Un ciel bleu, ensoleillé et sans nuage, accueille la matinée de notre troisième et dernier jour d’escapade. Nous allons le passer à redescendre jusqu’à la mer, en longeant le Thar — dont l’embouchure est la limite globalement reconnue entre l’Avranchin et le Cotentin, ce qui est mentionné dans de multiples livres, mais aussi sur la page « Cotentin » de Wikipédia. Premier arrêt à La Haye-Pesnel, à deux pas des sources du Thar, où Jean-Luc le buraliste nous répond en se grattant le crâne : « Est-ce qu’on est dans le Cotentin le long du Thar ? Ça je ne sais pas… Mais en tout cas on doit pas être loin de la frontière. » Nous suivons le fleuve côtier jusqu’au coeur de la forêt de la Lucerne, où les chemins l’enjambent de petits ponts de pierre. Nous y croisons Annick et Gilbert, en pause pique-nique sur un tronc d’arbre, au milieu de leur journée de randonnée. Son sandwich à la main, Annick se lance : « Pour moi, le Cotentin, c’est à partir de Carentan et jusqu’à Cherbourg. Mais nous on habite dans l’Avranchin, donc on n’est peut-être pas les mieux informés. À la limite, si je devais donner une frontière plus au sud, je dirais la Sienne. »
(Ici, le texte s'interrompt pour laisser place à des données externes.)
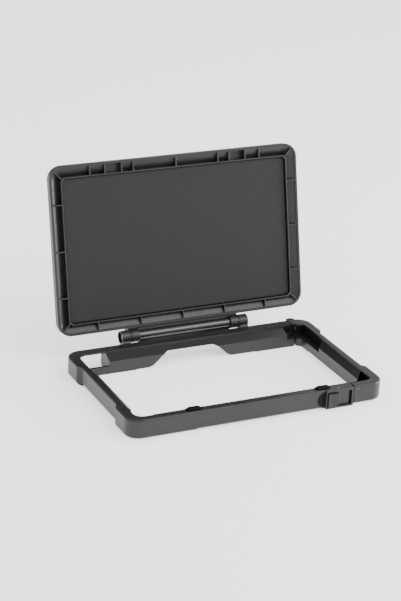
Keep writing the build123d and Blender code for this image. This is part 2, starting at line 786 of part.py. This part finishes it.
# snap catches
with BuildPart() as snap_catches:
    for side in (-1, 1):
        for long, deep, high in (
            (flange_length, flange_depth, flange_height),
            (catch_length, catch_depth, catch_height),
        ):
            # six-sided plan, pointed at both ends
            with BuildSketch(Plane((side * catch_centre, catch_y, frame_height))):
                Polygon(
                    (-long / 2, 0),
                    (deep / 3 - long / 2, deep / 2),
                    (long / 2 - deep / 3, deep / 2),
                    (long / 2, 0),
                    (long / 2 - deep / 3, -deep / 2),
                    (deep / 3 - long / 2, -deep / 2),
                    align=None,
                )
            extrude(amount=high)
    chamfer(snap_catches.faces().group_by(Axis.Z)[-1].edges(), catch_break)
    for side in (-1, 1):
        with BuildSketch(Plane((side * catch_centre, catch_y, frame_height + catch_height))):
            SlotOverall(catch_groove_length, catch_groove)
        extrude(amount=-catch_height / 2, mode=Mode.SUBTRACT)
        with BuildSketch(Plane((side * (catch_centre - catch_peg_in), catch_y, frame_height))):
            Circle(catch_peg)
        extrude(amount=-catch_peg_length + screw_tip)
finish(snap_catches.part, "snap_catches")

# lid hinge, frame side
for side, name in ((-1, "hinge_ear_left"), (1, "hinge_ear_right")):
    with BuildPart() as ear:
        # arm from the back of the rail up to the axis, then the round collar
        with BuildSketch(Plane.YZ.offset(side * ear_x)):
            with Locations((hinge_y, hinge_height)):
                Circle(ear_arm_radius)
            with Locations((half_depth, ear_foot_low)):
                Rectangle(ear_plate, ear_foot_high - ear_foot_low, align=(Align.MIN, Align.MIN))
            make_hull()
        extrude(amount=collar_length / 2, both=True)
        with BuildSketch(Plane.YZ.offset(side * ear_x)):
            with Locations((hinge_y, hinge_height)):
                Circle(collar_radius)
        extrude(amount=collar_length / 2, both=True)
        with BuildSketch(Plane.XZ.offset(-half_depth)):
            with Locations((side * ear_x, (ear_foot_low + ear_foot_high) / 2)):
                RectangleRounded(ear_plate_width, ear_foot_high - ear_foot_low, ear_plate_corner)
        extrude(amount=-ear_plate)
        # rod bore and the open cup at the outer end
        with BuildSketch(Plane.YZ.offset(side * barrel_half)):
            with Locations((hinge_y, hinge_height)):
                Circle(rod_radius + pin_clearance)
        extrude(amount=-side * collar_length, mode=Mode.SUBTRACT)
        with BuildSketch(Plane.YZ.offset(side * barrel_half)):
            with Locations((hinge_y, hinge_height)):
                Circle(collar_radius - cup_wall)
        extrude(amount=-side * cup_depth, mode=Mode.SUBTRACT)
        for step in (-1, 1):
            with Locations(Plane(
                origin=(side * ear_x + step * ear_screw_x, half_depth + ear_plate, ear_screw_z), z_dir=(0, 1, 0)
            )):
                Hole(screw_shank + thread_clearance, depth=ear_plate)
    finish(ear.part, name)

with BuildPart() as ear_screws:
    for side in (-1, 1):
        for step in (-1, 1):
            add(screw(
                Plane(
                    origin=(side * ear_x + step * ear_screw_x, half_depth + ear_plate, ear_screw_z),
                    z_dir=(0, 1, 0),
                ),
                screw_head, screw_head_height, screw_shank, ear_plate + ear_screw_length - screw_tip,
            ))
finish(ear_screws.part, "ear_screws")

with BuildPart() as hinge_rod:
    with BuildSketch(Plane.YZ.offset(-barrel_half + rod_recess)):
        with Locations((hinge_y, hinge_height)):
            Circle(rod_radius)
    extrude(amount=2 * (barrel_half - rod_recess))
    chamfer(hinge_rod.edges().filter_by(GeomType.CIRCLE), pin_chamfer)
    for side in (-1, 1):
        with BuildSketch(Plane.YZ.offset(side * clip_x)):
            with Locations((hinge_y, hinge_height)):
                Circle(rod_radius + cut_over)
                Circle(rod_radius - clip_groove, mode=Mode.SUBTRACT)
        extrude(amount=clip_thickness / 2 + clip_side_gap, both=True, mode=Mode.SUBTRACT)
finish(hinge_rod.part, "hinge_rod")

with BuildPart() as rod_clips:
    for side in (-1, 1):
        with BuildSketch(Plane.YZ.offset(side * clip_x)):
            with Locations((hinge_y, hinge_height)):
                Circle(collar_radius - cup_wall - clip_side_gap * 2)
                Circle(rod_radius - clip_groove, mode=Mode.SUBTRACT)
                Rectangle(
                    clip_mouth, collar_radius, align=(Align.CENTER, Align.MAX), mode=Mode.SUBTRACT
                )
        extrude(amount=clip_thickness / 2, both=True)
finish(rod_clips.part, "rod_clips")

# lid, in its own plane
near_axis = Axis(lid_plane.origin, lid_plane.z_dir)


def inset_outline(inset):
    """The lid's rounded outline, moved inwards."""
    with Locations((0, lid_middle)):
        RectangleRounded(lid_width - 2 * inset, lid_length - 2 * inset, corner_radius - inset)


def inner_outline(inset, mode=Mode.ADD):
    """The chamfered outline of the inner wall, moved inwards for what lies inside it."""
    with BuildSketch(Plane.XY, mode=Mode.PRIVATE) as outline:
        Rectangle(tray_width - 2 * inset, tray_length - 2 * inset)
        chamfer(outline.vertices(), wall_corner)
    with Locations((0, tray_middle)):
        add(outline.sketch, mode=mode)


with BuildPart() as lid_shell:
    with BuildSketch(lid_plane.offset(back_n)):
        inset_outline(0)
    extrude(amount=lid_thickness)
    fillet(lid_shell.edges().group_by(near_axis)[0], lid_back_round)
    # channel: a lip at the rim, then a slope down to the inner wall
    with BuildSketch(lid_plane.offset(rim_n)):
        inset_outline(rim_width)
    extrude(amount=-channel_lip, mode=Mode.SUBTRACT)
    with BuildSketch(lid_plane.offset(rim_n - channel_lip)):
        inset_outline(rim_width)
    with BuildSketch(lid_plane.offset(floor_n)):
        with Locations((0, tray_middle)):
            RectangleRounded(tray_width, tray_length, channel_corner)
    loft(mode=Mode.SUBTRACT)
    # pockets for the snap catches
    with BuildSketch(lid_plane.offset(rim_n)):
        with Locations([(side * catch_centre, lid_far - rim_width) for side in (-1, 1)]):
            Rectangle(pocket_width, lid_margin - rim_width, align=(Align.CENTER, Align.MAX))
    extrude(amount=-pocket_depth, mode=Mode.SUBTRACT)
    # tray for the core and pad, and the inner wall round it
    with BuildSketch(lid_plane.offset(tray_n)):
        inner_outline(lid_wall)
    extrude(amount=tray_depth, mode=Mode.SUBTRACT)
    with BuildSketch(lid_plane.offset(tray_n)):
        inner_outline(0)
        inner_outline(lid_wall, mode=Mode.SUBTRACT)
    extrude(amount=tray_depth)
    # ribs across the channel, pocket walls and the four mitres
    rib_run = lid_margin - rim_width + 2 * rib_overlap
    rib_middle = (lid_margin + rim_width) / 2
    near_rib_run = lid_margin_near - rim_width + 2 * rib_overlap
    near_rib_v = lid_edge + (lid_margin_near + rim_width) / 2
    with BuildSketch(lid_plane.offset(floor_n - rib_overlap)):
        for rib_v, run in ((near_rib_v, near_rib_run), (lid_far - rib_middle, rib_run)):
            with Locations((0, rib_v)):
                Rectangle(lid_rib, run)
                for side in (-1, 1):
                    with Locations(
                        (side * (catch_centre - lid_rib_inside), 0), (side * (catch_centre + lid_rib_outside), 0)
                    ):
                        Rectangle(lid_rib, run)
        for end in (-1, 1):
            with Locations((end * (lid_width / 2 - rib_middle), lid_middle)):
                with GridLocations(0, lid_rib_pitch, 1, lid_rib_count):
                    Rectangle(rib_run, lid_rib)
        for side in (-1, 1):
            with Locations((side * catch_centre, lid_far - rib_middle)):
                with GridLocations(pocket_width + lid_rib, 0, 2, 1):
                    Rectangle(lid_rib, rib_run)
            for end in (-1, 1):
                with Locations((
                    side * (lid_width / 2 - mitre_inset), lid_middle + end * (lid_length / 2 - mitre_inset)
                )):
                    Rectangle(mitre_length, lid_rib, rotation=45 * side * end)
    extrude(amount=channel_depth + rib_overlap)
    for place in bracket_screw_planes:
        with Locations(place):
            Hole(screw_shank + thread_clearance, depth=lid_thickness - tray_depth)
finish(lid_shell.part, "lid_shell")

with BuildPart() as lid_core:
    with BuildSketch(lid_plane.offset(tray_n)):
        inner_outline(lid_wall + core_clearance)
    extrude(amount=core_thickness)
    for place in bracket_screw_planes:
        with Locations(place):
            Hole(screw_shank + thread_clearance, depth=bracket_screw_length)
finish(lid_core.part, "lid_core")

with BuildPart() as lid_pad:
    with BuildSketch(lid_plane.offset(tray_n + core_thickness)):
        inner_outline(lid_wall + core_clearance)
    extrude(amount=pad_thickness)
finish(lid_pad.part, "lid_pad")

with BuildPart() as hinge_bracket:
    # web along the near edge, seen from the front as a narrow shelf above the rod
    with BuildSketch(lid_plane.offset(back_n - bracket_plate)):
        with Locations((0, bracket_web_inner)):
            Rectangle(2 * knuckle_outer, lid_edge - bracket_web_inner, align=(Align.CENTER, Align.MIN))
    extrude(amount=bracket_plate - back_n - shelf_drop)
    # plate on the lid's back
    with BuildSketch(lid_plane.offset(back_n - bracket_plate)):
        with Locations((0, bracket_web_inner)):
            Rectangle(
                2 * knuckle_outer, lid_edge - bracket_web_inner + bracket_reach, align=(Align.CENTER, Align.MIN)
            )
    extrude(amount=bracket_plate)
    # knuckles, with a foot that joins each to the web
    for side in (-1, 1):
        with BuildSketch(Plane.YZ.offset(side * knuckle_x)):
            with Locations((hinge_y, hinge_height)):
                Circle(collar_radius)
        extrude(amount=knuckle_length / 2, both=True)
        with BuildSketch(lid_plane.offset(-collar_radius)):
            with Locations((side * knuckle_x, 0)):
                Rectangle(knuckle_length, bracket_web_inner, align=(Align.CENTER, Align.MIN))
        extrude(amount=collar_radius - shelf_drop)
        with BuildSketch(Plane.YZ.offset(side * knuckle_outer)):
            with Locations((hinge_y, hinge_height)):
                Circle(rod_radius + pin_clearance + sleeve_wall)
        extrude(amount=-side * knuckle_length, mode=Mode.SUBTRACT)
        with BuildSketch(Plane.YZ.offset(side * (knuckle_outer - knuckle_groove_in))):
            with Locations((hinge_y, hinge_height)):
                Circle(collar_radius)
                Circle(collar_radius - knuckle_groove_depth, mode=Mode.SUBTRACT)
        extrude(amount=-side * knuckle_groove_width, mode=Mode.SUBTRACT)
    # half-round shroud behind the rod, from the web round to the underside
    shroud_plane = Plane(
        origin=(knuckle_length - knuckle_outer, hinge_y, hinge_height), x_dir=lid_plane.y_dir, z_dir=(1, 0, 0)
    )
    with BuildSketch(shroud_plane):
        Circle(shroud_outer)
        Circle(shroud_inner, mode=Mode.SUBTRACT)
        Rectangle(2 * shroud_outer, shroud_outer, align=(Align.CENTER, Align.MAX), mode=Mode.INTERSECT)
    extrude(amount=2 * (knuckle_outer - knuckle_length))
    for place in bracket_screw_planes:
        with Locations(place.offset(bracket_plate)):
            Hole(screw_shank + thread_clearance, depth=bracket_plate)
finish(hinge_bracket.part, "hinge_bracket")

with BuildPart() as bracket_screws:
    for place in bracket_screw_planes:
        add(screw(place.offset(bracket_plate), screw_head, screw_head_height,
                  screw_shank, bracket_screw_length - screw_tip))
finish(bracket_screws.part, "bracket_screws")

with BuildPart() as knuckle_sleeves:
    for side in (-1, 1):
        with BuildSketch(Plane.YZ.offset(side * knuckle_x)):
            with Locations((hinge_y, hinge_height)):
                Circle(rod_radius + pin_clearance + sleeve_wall)
                Circle(rod_radius + pin_clearance, mode=Mode.SUBTRACT)
        extrude(amount=knuckle_length / 2, both=True)
finish(knuckle_sleeves.part, "knuckle_sleeves")
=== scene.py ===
import bpy
import json
import math
import numpy as np
from mathutils import Matrix, Vector


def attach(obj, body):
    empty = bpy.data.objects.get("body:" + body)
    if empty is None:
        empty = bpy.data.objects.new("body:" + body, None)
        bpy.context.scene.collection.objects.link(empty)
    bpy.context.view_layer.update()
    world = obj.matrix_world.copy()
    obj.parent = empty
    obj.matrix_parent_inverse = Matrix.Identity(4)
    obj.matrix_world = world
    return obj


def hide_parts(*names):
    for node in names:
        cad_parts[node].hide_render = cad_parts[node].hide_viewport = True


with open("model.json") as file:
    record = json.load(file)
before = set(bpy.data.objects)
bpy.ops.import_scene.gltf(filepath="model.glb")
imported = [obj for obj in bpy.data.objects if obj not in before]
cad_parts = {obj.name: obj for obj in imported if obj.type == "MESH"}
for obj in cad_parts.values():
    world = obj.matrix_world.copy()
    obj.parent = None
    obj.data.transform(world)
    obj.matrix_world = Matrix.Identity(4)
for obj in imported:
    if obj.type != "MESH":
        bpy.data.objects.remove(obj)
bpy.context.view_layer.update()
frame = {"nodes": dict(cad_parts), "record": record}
nodes = frame["nodes"]
mm = 0.001


# node helpers

def newMaterial(name):
    material = bpy.data.materials.new(name)
    material.use_nodes = True
    tree = material.node_tree
    shader = tree.nodes["Principled BSDF"]
    return material, tree, shader


def addNode(tree, kind, **settings):
    node = tree.nodes.new(kind)
    for key, value in settings.items():
        setattr(node, key, value)
    return node


def objectPlace(tree):
    return addNode(tree, "ShaderNodeTexCoord").outputs["Object"]


def noise(tree, vector, size, detail=3.0, roughness=0.55):
    # size is the width of one blotch in metres
    node = addNode(tree, "ShaderNodeTexNoise")
    node.inputs["Scale"].default_value = 1.0 / size
    node.inputs["Detail"].default_value = detail
    node.inputs["Roughness"].default_value = roughness
    tree.links.new(vector, node.inputs["Vector"])
    return node.outputs["Fac"]


def remap(tree, value, low, high, toLow, toHigh):
    node = addNode(tree, "ShaderNodeMapRange")
    node.inputs["From Min"].default_value = low
    node.inputs["From Max"].default_value = high
    node.inputs["To Min"].default_value = toLow
    node.inputs["To Max"].default_value = toHigh
    tree.links.new(value, node.inputs["Value"])
    return node.outputs["Result"]


def blendColour(tree, factor, first, second):
    node = addNode(tree, "ShaderNodeMix", data_type="RGBA")
    node.inputs["A"].default_value = (*first, 1)
    node.inputs["B"].default_value = (*second, 1)
    tree.links.new(factor, node.inputs["Factor"])
    return node.outputs["Result"]


def shade(colour, amount):
    return tuple(min(1.0, c * amount) for c in colour)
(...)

Nous sommes alors à moins de dix kilomètres du lieu où le Thar rejoint la mer. Nous profitons de la pente pour nous laisser porter jusqu’à la côte. Là, le Thar traverse Jullouville et Kairon — deux stations balnéaires réputées du Sud granvillais — avant de former un petit estuaire qui parcourt la plage, juste au sud de l’éperon rocheux de Saint-Pair-sur-mer. Au loin les îles Chausey flottent dans la brume de chaleur. Et l’on se prend à rêver de soudain tout renverser : et si pour voir le Cotentin, il fallait plutôt le regarder depuis la mer ? Et si c’était depuis les flots que cette péninsule prenait pleinement forme ? La baie des Veys et le Val de Saire à l’est, le Raz Blanchard au nord, la côte des havres (au nombre de huit) à l’ouest… Et peut-être même, si l’on osait, pousserait-on jusqu’à la majestueuse baie du Mont-Saint-Michel — qui n’est pas à proprement parler cotentine, mais qui en possède tant de traits.



Après trois jours d’itinérance, notre question reste la même : qui pourrait dire où finit le Cotentin ?
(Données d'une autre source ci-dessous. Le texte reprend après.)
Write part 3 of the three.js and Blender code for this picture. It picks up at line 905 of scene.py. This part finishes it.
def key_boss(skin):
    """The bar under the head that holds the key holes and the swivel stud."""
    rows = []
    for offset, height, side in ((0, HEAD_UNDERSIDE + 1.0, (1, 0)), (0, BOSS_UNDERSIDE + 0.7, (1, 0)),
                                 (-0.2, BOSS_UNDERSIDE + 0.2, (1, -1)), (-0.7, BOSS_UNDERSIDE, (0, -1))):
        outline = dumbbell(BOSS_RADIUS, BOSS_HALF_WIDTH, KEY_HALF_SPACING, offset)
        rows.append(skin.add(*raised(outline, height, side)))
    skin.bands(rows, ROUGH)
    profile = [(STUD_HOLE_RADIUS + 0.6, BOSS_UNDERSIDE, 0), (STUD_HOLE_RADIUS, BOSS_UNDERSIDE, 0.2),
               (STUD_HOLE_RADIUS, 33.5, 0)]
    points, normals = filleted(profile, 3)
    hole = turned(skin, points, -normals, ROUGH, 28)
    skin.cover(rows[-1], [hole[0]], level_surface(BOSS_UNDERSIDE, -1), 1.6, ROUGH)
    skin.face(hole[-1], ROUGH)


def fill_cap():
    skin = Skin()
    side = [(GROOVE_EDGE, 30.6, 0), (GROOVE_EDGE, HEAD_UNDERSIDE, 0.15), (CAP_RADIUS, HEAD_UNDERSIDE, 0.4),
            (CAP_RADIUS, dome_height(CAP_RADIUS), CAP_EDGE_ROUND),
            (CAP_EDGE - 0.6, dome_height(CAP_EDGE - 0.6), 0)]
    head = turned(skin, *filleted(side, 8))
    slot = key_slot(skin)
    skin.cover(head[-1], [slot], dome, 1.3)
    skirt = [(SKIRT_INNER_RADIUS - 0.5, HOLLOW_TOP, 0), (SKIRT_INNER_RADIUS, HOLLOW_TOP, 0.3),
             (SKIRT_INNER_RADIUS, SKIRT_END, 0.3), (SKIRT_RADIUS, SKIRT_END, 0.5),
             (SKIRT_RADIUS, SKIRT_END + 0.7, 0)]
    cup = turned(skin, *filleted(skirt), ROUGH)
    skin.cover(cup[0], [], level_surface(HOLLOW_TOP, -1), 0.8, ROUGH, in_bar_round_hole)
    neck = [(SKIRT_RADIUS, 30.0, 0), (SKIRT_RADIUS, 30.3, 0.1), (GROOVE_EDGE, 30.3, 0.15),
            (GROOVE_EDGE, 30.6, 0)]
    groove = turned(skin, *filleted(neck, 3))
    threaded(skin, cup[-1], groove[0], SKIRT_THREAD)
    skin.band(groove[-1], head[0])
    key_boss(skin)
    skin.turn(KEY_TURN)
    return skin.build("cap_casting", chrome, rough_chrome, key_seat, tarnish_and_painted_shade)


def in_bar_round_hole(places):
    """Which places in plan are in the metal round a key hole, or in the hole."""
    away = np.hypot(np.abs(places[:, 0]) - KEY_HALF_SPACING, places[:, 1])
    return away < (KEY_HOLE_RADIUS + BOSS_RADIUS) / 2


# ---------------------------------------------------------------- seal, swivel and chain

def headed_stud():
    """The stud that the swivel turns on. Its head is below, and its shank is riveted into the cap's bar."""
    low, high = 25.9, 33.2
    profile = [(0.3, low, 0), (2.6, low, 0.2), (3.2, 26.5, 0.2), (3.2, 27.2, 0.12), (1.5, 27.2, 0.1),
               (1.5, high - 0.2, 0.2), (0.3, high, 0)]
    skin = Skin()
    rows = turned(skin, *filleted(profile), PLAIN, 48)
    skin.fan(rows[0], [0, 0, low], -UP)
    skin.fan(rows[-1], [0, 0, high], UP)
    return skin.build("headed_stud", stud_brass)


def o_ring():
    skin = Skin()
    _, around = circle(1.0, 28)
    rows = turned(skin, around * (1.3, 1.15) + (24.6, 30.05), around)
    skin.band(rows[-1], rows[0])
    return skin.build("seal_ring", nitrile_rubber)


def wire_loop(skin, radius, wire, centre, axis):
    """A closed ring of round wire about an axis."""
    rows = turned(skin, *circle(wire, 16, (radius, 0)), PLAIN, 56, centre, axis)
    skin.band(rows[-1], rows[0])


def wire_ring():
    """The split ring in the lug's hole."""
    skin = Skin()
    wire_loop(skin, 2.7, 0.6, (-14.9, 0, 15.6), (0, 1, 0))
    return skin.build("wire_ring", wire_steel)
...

Les réponses, divergentes et enchevêtrées, semblent se faire le miroir du pays lui-même. Personne ne sait exactement où le Cotentin commence et où il s’arrête. Mais, dans un monde cerné de frontières rigides et fixes, cela est peut-être une force, peut-être une chance. Cela revêt en tout cas une certaine beauté. Car un pays, c’est avant tout un morceau de biosphère — un ensemble de couches multiples et mouvantes — où on a le sentiment d’être chez soi. C’est l’idée aussi qu’un lieu de vie ne se pense pas depuis ses bordures, mais depuis son coeur, depuis son milieu. Deux termes à la fois sensibles et biologiques qui nous aident à penser le Cotentin comme un pays vivant. Comme un corps traversé de flux, qu’on habite et qui nous habite. Et en acceptant l’indécision des frontières poreuses, en acceptant l’emboîtement des échelles, l’idée qu’on puisse se tenir sur plusieurs territoires en même temps, selon depuis où l’on regarde, peut-être ouvre-t-on la voie à deux sentiments essentiels à notre temps : celui que les frontières administratives créent aussi des frontières dans nos têtes ; et celui que les lieux dans lesquels nous vivons sont vivants — et qu’il est donc impératif d’en prendre soin.